Please write out the material below exactly as given.

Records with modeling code

BEGIN

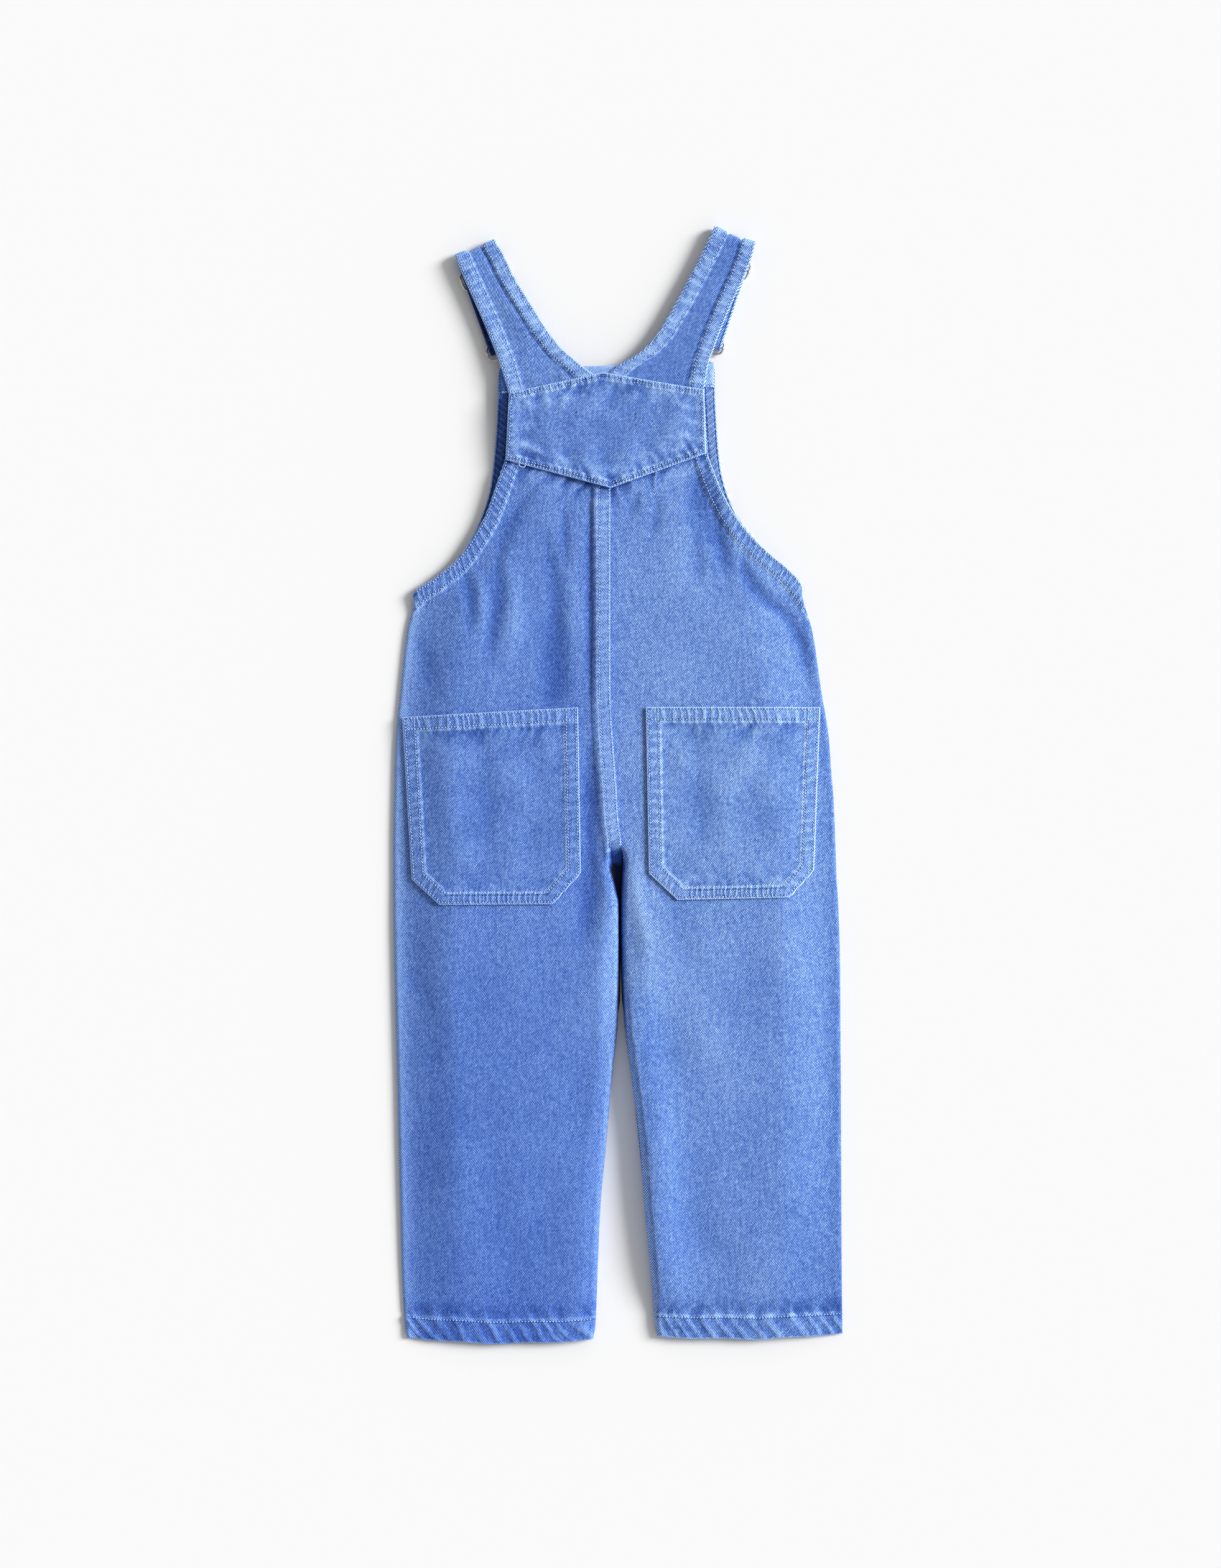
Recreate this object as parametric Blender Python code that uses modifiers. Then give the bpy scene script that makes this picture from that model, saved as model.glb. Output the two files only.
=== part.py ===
"""Kids dungarees lying face down on a flat surface, braces fastened.

Left and right are as seen from above, which is the wearer's left and right from behind.
+X is to the right, +Y towards the shoulders, +Z up from the surface. Sizes are in millimetres.
"""

import bpy
import bmesh
import math
import numpy as np
from mathutils import Euler, Matrix, Vector

MM = 0.001
CLOTH = 1.3            # wall of the denim panels
WEBBING = 1.2          # wall of the braces
GAP = 0.3              # clearance between pieces that touch
LAYER = CLOTH + GAP    # step from one panel's middle to the next
FRONT_Z = CLOTH / 2    # middle of the front, flat on the surface
SEAM_Z = FRONT_Z + LAYER        # middle of the back where it meets the front at a seam
BIB_LIFT = 4.5         # the bib's top rides on its buttons
BIB_LIFT_FROM = 222.0
BIB_LIFT_OVER = 46.0
FELL_WIDTH = 11.0      # centre-back felled seam
ALLOWANCE = 8.0        # right half's allowance under the fell
FACING_DEPTH = 17.5    # turned hem of the bib's top
POCKET_EASE = 0.5      # a pocket stands a little off its back half
YOKE_TOP_Z = 9.9       # middle of the yoke over the braces
YOKE_BOTTOM_Z = 7.6    # middle of the yoke over the back halves
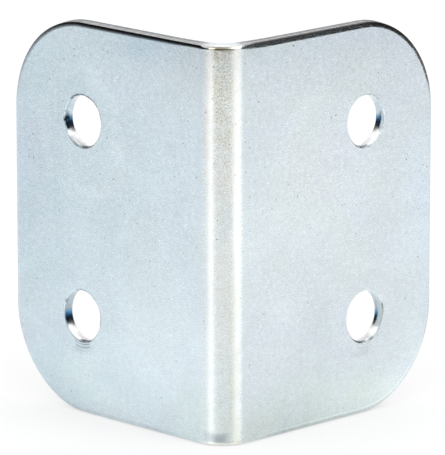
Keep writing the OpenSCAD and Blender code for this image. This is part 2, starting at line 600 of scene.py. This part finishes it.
# Patches where the passivation came out darker, lighter or another tint: the middle on
# the blank, the half width and half height, and the tint
for x, y, wide, tall, tone in (
    (-10, 38.8, 8, 3, (0.92, 0.96, 0.99)), (-15, 34.5, 7, 6, (1.06, 1.06, 1.07)),
    (-29, 25, 9, 11, (0.98, 0.975, 1.0)), (-26, 39, 8, 4, (1.04, 1.03, 1.04)),
    (-10, 12, 7, 12, (1.03, 1.02, 1.01)), (-15.5, 1.0, 10, 4, (1.13, 1.115, 1.08)),
    (-4, 1.5, 6, 5, (0.975, 0.985, 0.94)), (-8, 27, 8, 9, (0.99, 1.0, 1.01)),
    (-19.2, 6.6, 1.9, 0.9, (0.86, 0.86, 0.88)), (18.7, 6.6, 2.0, 0.9, (0.92, 0.90, 0.89)),
    (12, 39, 16, 4, (0.98, 0.99, 1.01)), (29, 38, 7, 6, (0.94, 0.955, 0.97)),
    (11, 26, 10, 10, (1.03, 1.01, 1.0)), (6, 10, 7, 9, (1.04, 1.035, 1.045)),
    (4, 1.0, 6, 4.5, (0.97, 0.975, 0.91)), (22.5, 1.0, 7, 4, (1.12, 1.12, 1.06)),
    (29, 20, 6, 18, (0.985, 1.01, 1.04)), (13, 9, 3.2, 8, (0.965, 0.97, 0.985)),
    (3.5, 29, 3.5, 8, (0.96, 0.98, 0.96)), (-0.6, 1.15, 1.5, 0.6, (0.62, 0.63, 0.69)),
    (0, 5, 1.6, 7, (0.965, 1.0, 1.01)), (0, 0.1, 3.5, 0.45, (1.15, 1.08, 0.97)),
    (1.2, 8, 0.7, 16, (1.0, 0.985, 0.93)), (0, 40, 3.0, 0.6, (0.40, 0.36, 0.30)),
    (27, 5, 7, 8, (1.025, 1.035, 1.04)), (0, 22.5, 1.3, 4.5, (0.92, 0.945, 0.985)),
    (0, 28.5, 1.3, 4, (1.0, 1.0, 1.04)), (15, 2, 15, 5, (1.0, 1.02, 0.965)),
    (-10.5, 38.8, 4, 2.5, (0.94, 0.985, 0.985)), (5, 39, 4, 2.5, (0.94, 0.97, 0.955)),
    (-20, 4.5, 5, 3.5, (1.06, 1.05, 1.02)), (-3.6, 31, 1.6, 6, (1.035, 1.04, 1.04)),
    (0, 2.5, 1.3, 3, (0.95, 0.96, 0.96)), (-3.5, 5, 4, 3, (0.98, 0.985, 0.965)),
):
    colour = blend(tree, patch_at(x, y, wide, tall), colour, (*tone, 1), "MULTIPLY")
# Two faint tide lines that the rinse left round the left flange's upper hole, each
# drawn where such a patch is half way to its full strength
for x, y, wide, tall in ((-17.4, 25.9, 6.8, 5.4), (-19.6, 29.0, 9.4, 11.5)):
    ring = patch_at(x, y, wide, tall)
    ring = spread(tree, product(tree, ring, less(tree, 1.0, ring)), 0.215, 0.25)
    colour = blend(tree, ring, colour, (1.038, 1.028, 1.022, 1), "MULTIPLY")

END

The reply:
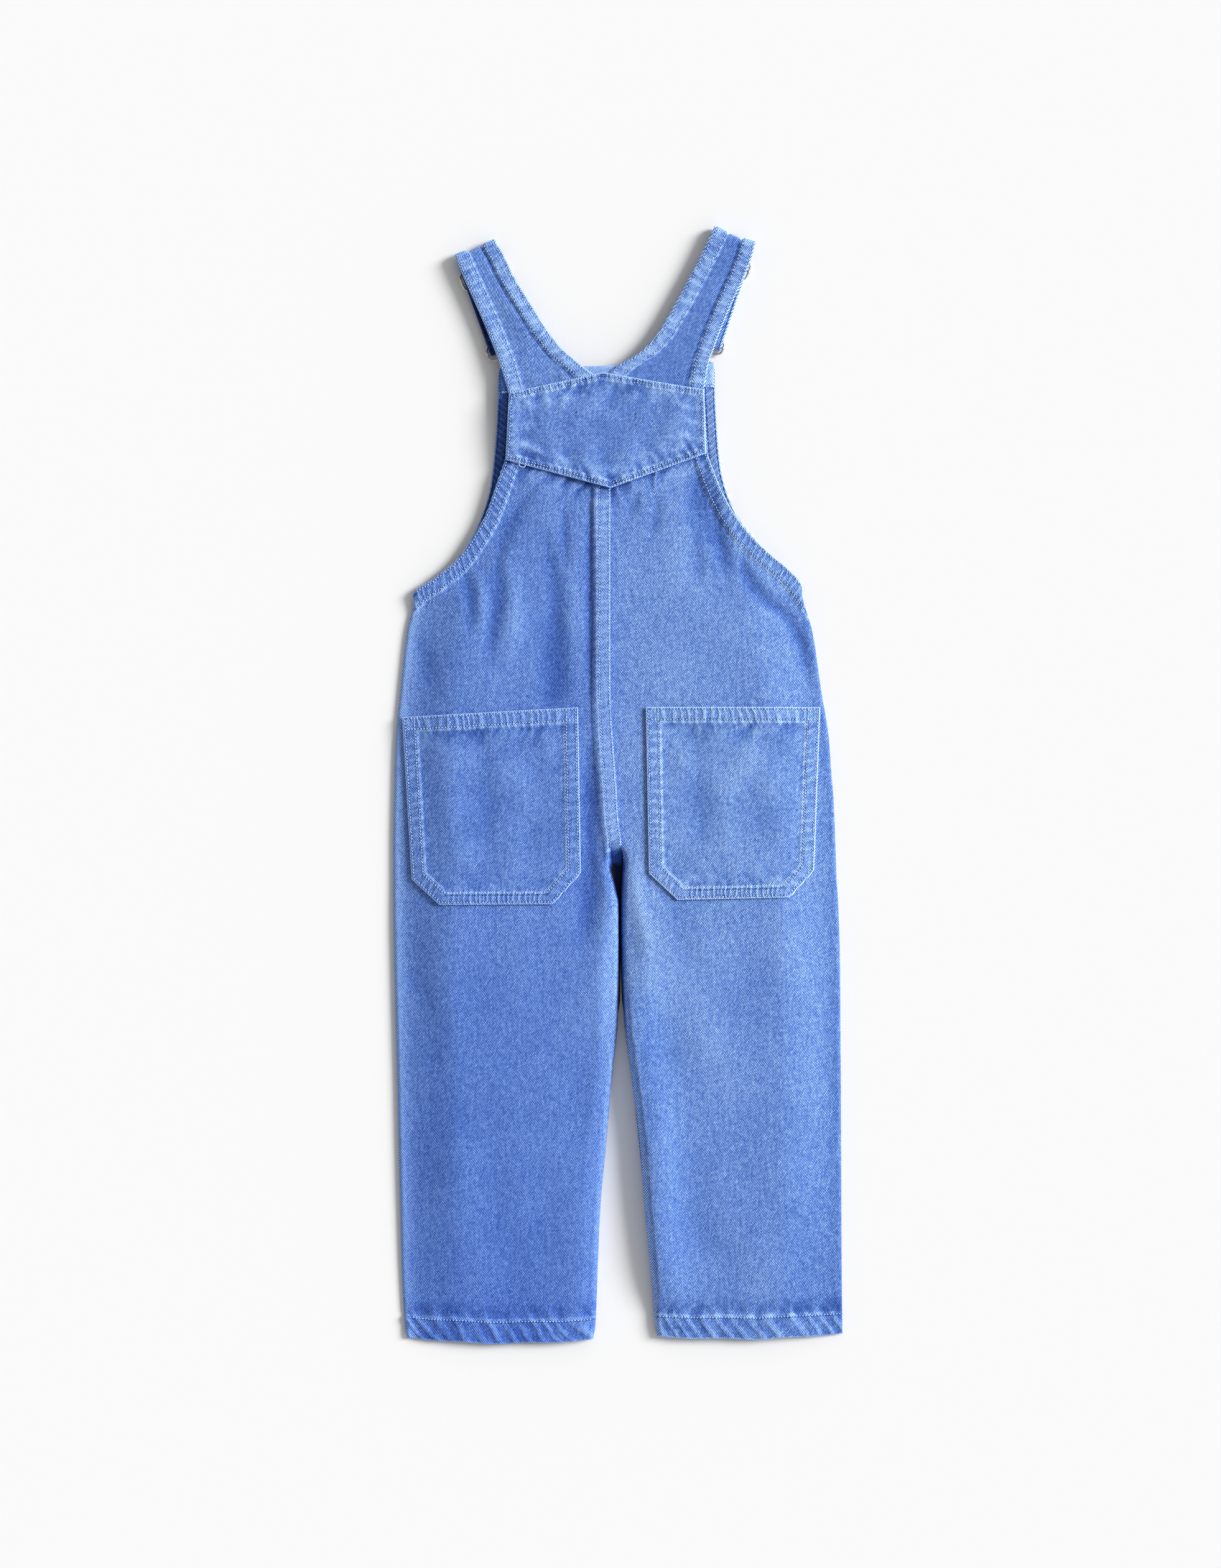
Recreate this object as parametric Blender Python code that uses modifiers. Then give the bpy scene script that makes this picture from that model, saved as model.glb. Output the two files only.
=== part.py ===
"""Kids dungarees lying face down on a flat surface, braces fastened.

Left and right are as seen from above, which is the wearer's left and right from behind.
+X is to the right, +Y towards the shoulders, +Z up from the surface. Sizes are in millimetres.
"""

import bpy
import bmesh
import math
import numpy as np
from mathutils import Euler, Matrix, Vector

MM = 0.001
CLOTH = 1.3            # wall of the denim panels
WEBBING = 1.2          # wall of the braces
GAP = 0.3              # clearance between pieces that touch
LAYER = CLOTH + GAP    # step from one panel's middle to the next
FRONT_Z = CLOTH / 2    # middle of the front, flat on the surface
SEAM_Z = FRONT_Z + LAYER        # middle of the back where it meets the front at a seam
BIB_LIFT = 4.5         # the bib's top rides on its buttons
BIB_LIFT_FROM = 222.0
BIB_LIFT_OVER = 46.0
FELL_WIDTH = 11.0      # centre-back felled seam
ALLOWANCE = 8.0        # right half's allowance under the fell
FACING_DEPTH = 17.5    # turned hem of the bib's top
POCKET_EASE = 0.5      # a pocket stands a little off its back half
YOKE_TOP_Z = 9.9       # middle of the yoke over the braces
YOKE_BOTTOM_Z = 7.6    # middle of the yoke over the back halves
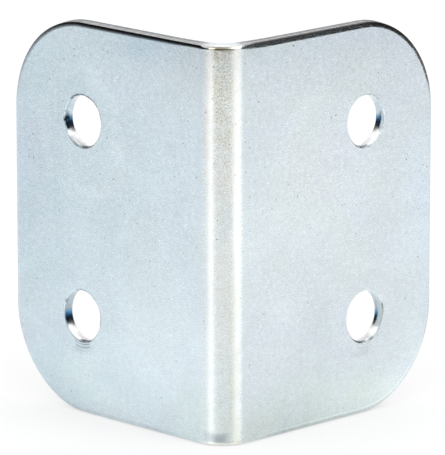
Keep writing the OpenSCAD and Blender code for this image. This is part 2, starting at line 600 of scene.py. This part finishes it.
# Patches where the passivation came out darker, lighter or another tint: the middle on
# the blank, the half width and half height, and the tint
for x, y, wide, tall, tone in (
    (-10, 38.8, 8, 3, (0.92, 0.96, 0.99)), (-15, 34.5, 7, 6, (1.06, 1.06, 1.07)),
    (-29, 25, 9, 11, (0.98, 0.975, 1.0)), (-26, 39, 8, 4, (1.04, 1.03, 1.04)),
    (-10, 12, 7, 12, (1.03, 1.02, 1.01)), (-15.5, 1.0, 10, 4, (1.13, 1.115, 1.08)),
    (-4, 1.5, 6, 5, (0.975, 0.985, 0.94)), (-8, 27, 8, 9, (0.99, 1.0, 1.01)),
    (-19.2, 6.6, 1.9, 0.9, (0.86, 0.86, 0.88)), (18.7, 6.6, 2.0, 0.9, (0.92, 0.90, 0.89)),
    (12, 39, 16, 4, (0.98, 0.99, 1.01)), (29, 38, 7, 6, (0.94, 0.955, 0.97)),
    (11, 26, 10, 10, (1.03, 1.01, 1.0)), (6, 10, 7, 9, (1.04, 1.035, 1.045)),
    (4, 1.0, 6, 4.5, (0.97, 0.975, 0.91)), (22.5, 1.0, 7, 4, (1.12, 1.12, 1.06)),
    (29, 20, 6, 18, (0.985, 1.01, 1.04)), (13, 9, 3.2, 8, (0.965, 0.97, 0.985)),
    (3.5, 29, 3.5, 8, (0.96, 0.98, 0.96)), (-0.6, 1.15, 1.5, 0.6, (0.62, 0.63, 0.69)),
    (0, 5, 1.6, 7, (0.965, 1.0, 1.01)), (0, 0.1, 3.5, 0.45, (1.15, 1.08, 0.97)),
    (1.2, 8, 0.7, 16, (1.0, 0.985, 0.93)), (0, 40, 3.0, 0.6, (0.40, 0.36, 0.30)),
    (27, 5, 7, 8, (1.025, 1.035, 1.04)), (0, 22.5, 1.3, 4.5, (0.92, 0.945, 0.985)),
    (0, 28.5, 1.3, 4, (1.0, 1.0, 1.04)), (15, 2, 15, 5, (1.0, 1.02, 0.965)),
    (-10.5, 38.8, 4, 2.5, (0.94, 0.985, 0.985)), (5, 39, 4, 2.5, (0.94, 0.97, 0.955)),
    (-20, 4.5, 5, 3.5, (1.06, 1.05, 1.02)), (-3.6, 31, 1.6, 6, (1.035, 1.04, 1.04)),
    (0, 2.5, 1.3, 3, (0.95, 0.96, 0.96)), (-3.5, 5, 4, 3, (0.98, 0.985, 0.965)),
):
    colour = blend(tree, patch_at(x, y, wide, tall), colour, (*tone, 1), "MULTIPLY")
# Two faint tide lines that the rinse left round the left flange's upper hole, each
# drawn where such a patch is half way to its full strength
for x, y, wide, tall in ((-17.4, 25.9, 6.8, 5.4), (-19.6, 29.0, 9.4, 11.5)):
    ring = patch_at(x, y, wide, tall)
    ring = spread(tree, product(tree, ring, less(tree, 1.0, ring)), 0.215, 0.25)
    colour = blend(tree, ring, colour, (1.038, 1.028, 1.022, 1), "MULTIPLY")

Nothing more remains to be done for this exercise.